Phylloxera destroyed the predominant Pinot Noir vineyards at the end of the 19th century. Sauvignon Blanc has since become widely planted, and is particularly suited to the local climate. The terroir in the region helps yield great white wines that are AOC classified since 1936. True to its origins, Sancerre still produces red and rosé wines using Pinot Noir grapes, receiving the AOC accreditation in 1959. Three types of soils are characteristic of the Sancerre region:
· Clay and limestone white soils, (terres blanches) situated on the hills of the most western part of Sancerrois
· Pebbly soils, known as caillottes
· Siliceous-clayey soils found in the hills east of the vineyard
The “Vendanges” (grape harvest) in Centre-Loire begin between the last week of September and the first week of October, ending the last two weeks of October. Some grapes are still harvested by hand, particularly red grapes, though most are picked with mechanical grape harvesters. The grapes are sent to the modern wine storehouses for processing. In the Centre-Loire, three winemaking methods are employed.
At its most ripe, the harvest is pressed as soon as the grapes arrive. For 12 to 24 hours, the must is racked, before it's placed into a fermentation tank, where it will ferment at a temperature of 64°F. Temperature control allows for longer fermentations, which gives more intense and delicate aromas. Once fermentation is complete, a racking is made to remove the first layer of lees. The wine matures in tanks with a thin layer of lees. The first bottlings occur between March and September, with some waiting more than a year before being bottled.
After the stems from the ripe grapes are partially or completely removed, the fruit passes through a crusher, then placed into maceration and fermentation tanks. The maceration allows contact with the grape juice and skins, which contain the coloring pigments. Temperatures of 77 °F to 86 °F must be reached in order to fully extract the color. Should there be a cooler-than-normal autumn, the grapes are heated in order to trigger the fermentation process.
To ensure homogeneity and optimum contact of the grape juice and skins, pumping and treading of the must is performed once or twice per day. When the desired color and body have been obtained, the must is drawn off and pressed. The press and free-run juices are then put into tanks or barrels. Once the alcoholic fermentation is complete, the malolactic fermentation begins, which results in a natural loss of acidity. At this point, a first racking is made. Maturing begins, and it results in several additional rackings occurring during the various phases of clarification. The first wines are bottled in spring; while wines matured in oak barrels wait one year before bottling.

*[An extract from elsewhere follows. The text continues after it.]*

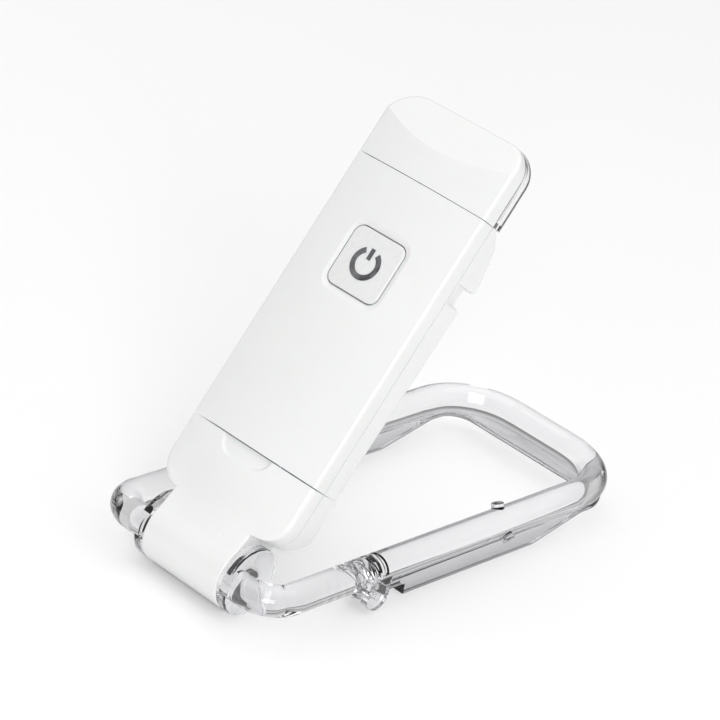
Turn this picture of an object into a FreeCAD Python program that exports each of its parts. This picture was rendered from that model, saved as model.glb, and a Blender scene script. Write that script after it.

Rosé wines are created using two different methods:
The first method is known as “rosé de pressée”. It consists of pressing of the grapes as soon as they are harvested, just as for white wines. There is a short time of contact between the grape juice and the skin, and as a result, the color is lighter. The second method is called rosé de “saignée”. It begins with maceration, followed by racking until the desired color is obtained. This wine is stronger and more full-bodied.
The methods of maturing, stabilization, and clarification are the same as those used for white wines.